▶ [Supplied data]
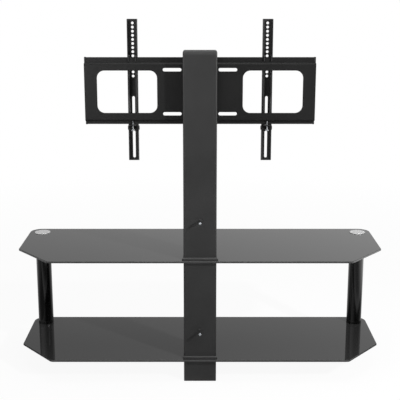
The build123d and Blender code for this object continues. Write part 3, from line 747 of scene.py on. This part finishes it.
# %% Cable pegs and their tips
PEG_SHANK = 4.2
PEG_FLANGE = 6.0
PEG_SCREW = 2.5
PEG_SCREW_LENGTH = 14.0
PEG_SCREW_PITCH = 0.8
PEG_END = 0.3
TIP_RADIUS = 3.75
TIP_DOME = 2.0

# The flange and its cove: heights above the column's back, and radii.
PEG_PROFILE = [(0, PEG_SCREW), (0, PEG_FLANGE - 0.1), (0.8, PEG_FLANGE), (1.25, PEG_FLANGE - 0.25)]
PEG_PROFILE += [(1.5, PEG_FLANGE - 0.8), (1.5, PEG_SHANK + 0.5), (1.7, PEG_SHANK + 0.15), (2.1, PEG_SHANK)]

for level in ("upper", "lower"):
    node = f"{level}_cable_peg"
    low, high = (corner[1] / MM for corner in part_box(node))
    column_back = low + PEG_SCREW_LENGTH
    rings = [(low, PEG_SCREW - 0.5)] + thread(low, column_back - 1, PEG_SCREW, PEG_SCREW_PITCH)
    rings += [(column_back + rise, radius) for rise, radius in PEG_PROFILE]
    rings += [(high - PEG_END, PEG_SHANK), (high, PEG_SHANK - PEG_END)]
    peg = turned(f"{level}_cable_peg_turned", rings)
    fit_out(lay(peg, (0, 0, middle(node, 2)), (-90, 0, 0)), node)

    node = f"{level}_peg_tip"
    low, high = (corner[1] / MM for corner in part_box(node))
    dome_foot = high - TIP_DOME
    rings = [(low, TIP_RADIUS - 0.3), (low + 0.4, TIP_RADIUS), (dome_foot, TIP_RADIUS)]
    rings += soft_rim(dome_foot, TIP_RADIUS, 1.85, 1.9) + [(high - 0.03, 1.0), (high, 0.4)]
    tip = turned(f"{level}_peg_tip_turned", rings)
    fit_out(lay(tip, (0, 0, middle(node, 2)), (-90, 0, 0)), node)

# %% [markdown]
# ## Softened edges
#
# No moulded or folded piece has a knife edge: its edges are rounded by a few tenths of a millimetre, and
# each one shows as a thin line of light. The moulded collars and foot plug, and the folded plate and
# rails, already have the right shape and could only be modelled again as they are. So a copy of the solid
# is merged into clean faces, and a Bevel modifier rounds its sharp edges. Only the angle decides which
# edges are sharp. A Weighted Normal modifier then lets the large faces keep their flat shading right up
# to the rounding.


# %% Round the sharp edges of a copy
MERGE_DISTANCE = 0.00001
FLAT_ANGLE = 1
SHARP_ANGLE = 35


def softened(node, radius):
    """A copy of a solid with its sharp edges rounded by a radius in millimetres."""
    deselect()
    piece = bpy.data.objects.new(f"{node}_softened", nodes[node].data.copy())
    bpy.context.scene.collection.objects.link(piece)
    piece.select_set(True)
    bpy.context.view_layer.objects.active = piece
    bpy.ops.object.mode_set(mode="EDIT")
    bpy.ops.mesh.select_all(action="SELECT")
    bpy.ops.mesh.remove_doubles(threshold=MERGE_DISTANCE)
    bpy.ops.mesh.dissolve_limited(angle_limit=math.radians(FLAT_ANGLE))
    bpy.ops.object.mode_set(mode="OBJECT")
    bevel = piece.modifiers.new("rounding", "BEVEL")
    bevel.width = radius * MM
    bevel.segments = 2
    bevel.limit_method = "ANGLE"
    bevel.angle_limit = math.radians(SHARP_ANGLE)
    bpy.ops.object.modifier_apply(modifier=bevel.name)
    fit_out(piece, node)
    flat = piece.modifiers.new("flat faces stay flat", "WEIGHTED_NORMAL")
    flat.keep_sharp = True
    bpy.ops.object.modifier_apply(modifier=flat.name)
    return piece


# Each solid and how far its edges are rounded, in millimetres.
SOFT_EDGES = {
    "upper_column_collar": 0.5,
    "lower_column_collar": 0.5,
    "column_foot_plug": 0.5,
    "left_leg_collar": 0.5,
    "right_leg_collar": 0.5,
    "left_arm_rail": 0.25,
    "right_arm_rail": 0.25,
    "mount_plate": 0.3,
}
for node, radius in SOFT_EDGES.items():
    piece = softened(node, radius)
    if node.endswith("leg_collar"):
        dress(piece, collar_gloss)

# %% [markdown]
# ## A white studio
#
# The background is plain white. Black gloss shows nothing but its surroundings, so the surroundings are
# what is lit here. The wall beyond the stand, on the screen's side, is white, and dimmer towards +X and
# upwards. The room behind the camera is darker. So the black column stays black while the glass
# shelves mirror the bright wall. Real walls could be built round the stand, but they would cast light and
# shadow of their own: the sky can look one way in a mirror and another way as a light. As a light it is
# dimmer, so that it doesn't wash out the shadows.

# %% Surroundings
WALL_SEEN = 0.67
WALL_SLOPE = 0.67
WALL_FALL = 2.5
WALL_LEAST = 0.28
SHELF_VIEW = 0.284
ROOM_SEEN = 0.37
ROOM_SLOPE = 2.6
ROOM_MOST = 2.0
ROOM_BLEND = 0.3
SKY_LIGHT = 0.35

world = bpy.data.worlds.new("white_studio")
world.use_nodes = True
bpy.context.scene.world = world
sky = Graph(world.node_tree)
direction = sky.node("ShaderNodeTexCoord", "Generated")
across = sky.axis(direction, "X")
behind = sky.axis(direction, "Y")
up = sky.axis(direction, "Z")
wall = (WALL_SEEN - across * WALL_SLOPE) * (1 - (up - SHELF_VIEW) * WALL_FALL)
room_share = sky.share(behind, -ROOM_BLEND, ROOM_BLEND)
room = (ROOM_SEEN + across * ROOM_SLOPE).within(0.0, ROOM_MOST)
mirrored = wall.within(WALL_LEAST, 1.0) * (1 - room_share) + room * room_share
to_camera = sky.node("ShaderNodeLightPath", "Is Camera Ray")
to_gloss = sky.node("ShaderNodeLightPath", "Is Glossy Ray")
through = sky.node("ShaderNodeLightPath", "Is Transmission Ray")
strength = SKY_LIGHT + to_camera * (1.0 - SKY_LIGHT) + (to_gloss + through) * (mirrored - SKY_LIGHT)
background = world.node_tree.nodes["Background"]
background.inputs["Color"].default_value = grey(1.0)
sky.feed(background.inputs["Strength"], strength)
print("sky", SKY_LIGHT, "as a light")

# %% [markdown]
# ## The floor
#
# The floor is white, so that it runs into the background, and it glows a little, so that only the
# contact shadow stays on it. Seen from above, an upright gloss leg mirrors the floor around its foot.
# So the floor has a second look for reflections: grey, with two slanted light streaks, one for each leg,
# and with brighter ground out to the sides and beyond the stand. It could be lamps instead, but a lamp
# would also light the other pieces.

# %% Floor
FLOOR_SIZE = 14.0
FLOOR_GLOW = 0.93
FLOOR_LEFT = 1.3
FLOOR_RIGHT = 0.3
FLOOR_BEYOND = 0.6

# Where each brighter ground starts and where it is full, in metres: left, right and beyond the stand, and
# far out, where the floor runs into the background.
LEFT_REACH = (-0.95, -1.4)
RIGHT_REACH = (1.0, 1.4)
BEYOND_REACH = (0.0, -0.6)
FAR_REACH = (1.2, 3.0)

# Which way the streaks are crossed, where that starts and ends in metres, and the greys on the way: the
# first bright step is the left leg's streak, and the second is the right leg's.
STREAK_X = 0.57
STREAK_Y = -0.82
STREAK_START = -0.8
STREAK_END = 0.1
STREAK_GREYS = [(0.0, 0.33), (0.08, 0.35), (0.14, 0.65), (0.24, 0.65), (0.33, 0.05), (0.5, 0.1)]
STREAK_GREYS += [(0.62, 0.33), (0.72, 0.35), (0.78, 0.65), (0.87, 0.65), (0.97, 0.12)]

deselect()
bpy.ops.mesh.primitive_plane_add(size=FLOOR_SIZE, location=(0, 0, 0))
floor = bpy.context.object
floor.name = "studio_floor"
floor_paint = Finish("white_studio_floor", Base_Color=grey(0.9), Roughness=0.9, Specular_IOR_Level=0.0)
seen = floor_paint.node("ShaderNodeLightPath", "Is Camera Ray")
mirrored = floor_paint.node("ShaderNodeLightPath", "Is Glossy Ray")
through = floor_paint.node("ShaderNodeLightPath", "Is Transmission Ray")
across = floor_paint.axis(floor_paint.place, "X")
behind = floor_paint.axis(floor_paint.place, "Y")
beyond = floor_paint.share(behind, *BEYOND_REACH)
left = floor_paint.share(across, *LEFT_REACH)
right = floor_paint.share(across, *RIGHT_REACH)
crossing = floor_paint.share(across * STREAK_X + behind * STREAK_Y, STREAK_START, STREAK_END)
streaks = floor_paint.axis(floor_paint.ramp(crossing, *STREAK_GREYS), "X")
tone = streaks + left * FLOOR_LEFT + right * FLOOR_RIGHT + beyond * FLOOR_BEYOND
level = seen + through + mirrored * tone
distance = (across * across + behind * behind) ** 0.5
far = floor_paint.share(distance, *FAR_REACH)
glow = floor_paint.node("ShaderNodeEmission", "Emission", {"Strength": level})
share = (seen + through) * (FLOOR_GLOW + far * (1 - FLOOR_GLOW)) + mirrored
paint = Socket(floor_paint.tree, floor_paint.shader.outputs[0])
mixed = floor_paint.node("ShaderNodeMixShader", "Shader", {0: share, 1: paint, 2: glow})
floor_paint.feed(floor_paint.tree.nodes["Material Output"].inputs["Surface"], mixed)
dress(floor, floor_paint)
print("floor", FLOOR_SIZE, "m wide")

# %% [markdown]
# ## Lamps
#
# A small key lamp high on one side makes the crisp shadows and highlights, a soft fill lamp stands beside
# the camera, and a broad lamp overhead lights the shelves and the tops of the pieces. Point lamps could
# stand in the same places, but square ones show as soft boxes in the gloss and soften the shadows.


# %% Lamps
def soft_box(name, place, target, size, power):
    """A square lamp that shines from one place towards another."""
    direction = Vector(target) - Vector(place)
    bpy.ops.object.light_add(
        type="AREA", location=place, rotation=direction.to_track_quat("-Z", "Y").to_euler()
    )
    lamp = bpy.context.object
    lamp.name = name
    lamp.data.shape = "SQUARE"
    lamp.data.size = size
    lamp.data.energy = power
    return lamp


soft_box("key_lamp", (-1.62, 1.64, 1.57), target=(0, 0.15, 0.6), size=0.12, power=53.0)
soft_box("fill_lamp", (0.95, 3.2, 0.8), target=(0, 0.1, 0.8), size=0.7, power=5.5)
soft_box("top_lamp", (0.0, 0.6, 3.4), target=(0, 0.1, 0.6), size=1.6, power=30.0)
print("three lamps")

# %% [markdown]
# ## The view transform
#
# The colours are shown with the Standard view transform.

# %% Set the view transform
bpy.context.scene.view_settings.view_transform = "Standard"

▶ [Request]
Reproduce only the lines from the top of the material through the one bearing "PEG_PROFILE += [(1.5, PEG_FLANGE", each exactly as it stands.

▶ [Result of this exercise]
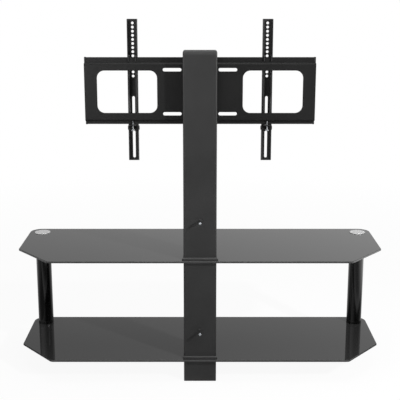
The build123d and Blender code for this object continues. Write part 3, from line 747 of scene.py on. This part finishes it.
# %% Cable pegs and their tips
PEG_SHANK = 4.2
PEG_FLANGE = 6.0
PEG_SCREW = 2.5
PEG_SCREW_LENGTH = 14.0
PEG_SCREW_PITCH = 0.8
PEG_END = 0.3
TIP_RADIUS = 3.75
TIP_DOME = 2.0

# The flange and its cove: heights above the column's back, and radii.
PEG_PROFILE = [(0, PEG_SCREW), (0, PEG_FLANGE - 0.1), (0.8, PEG_FLANGE), (1.25, PEG_FLANGE - 0.25)]
PEG_PROFILE += [(1.5, PEG_FLANGE - 0.8), (1.5, PEG_SHANK + 0.5), (1.7, PEG_SHANK + 0.15), (2.1, PEG_SHANK)]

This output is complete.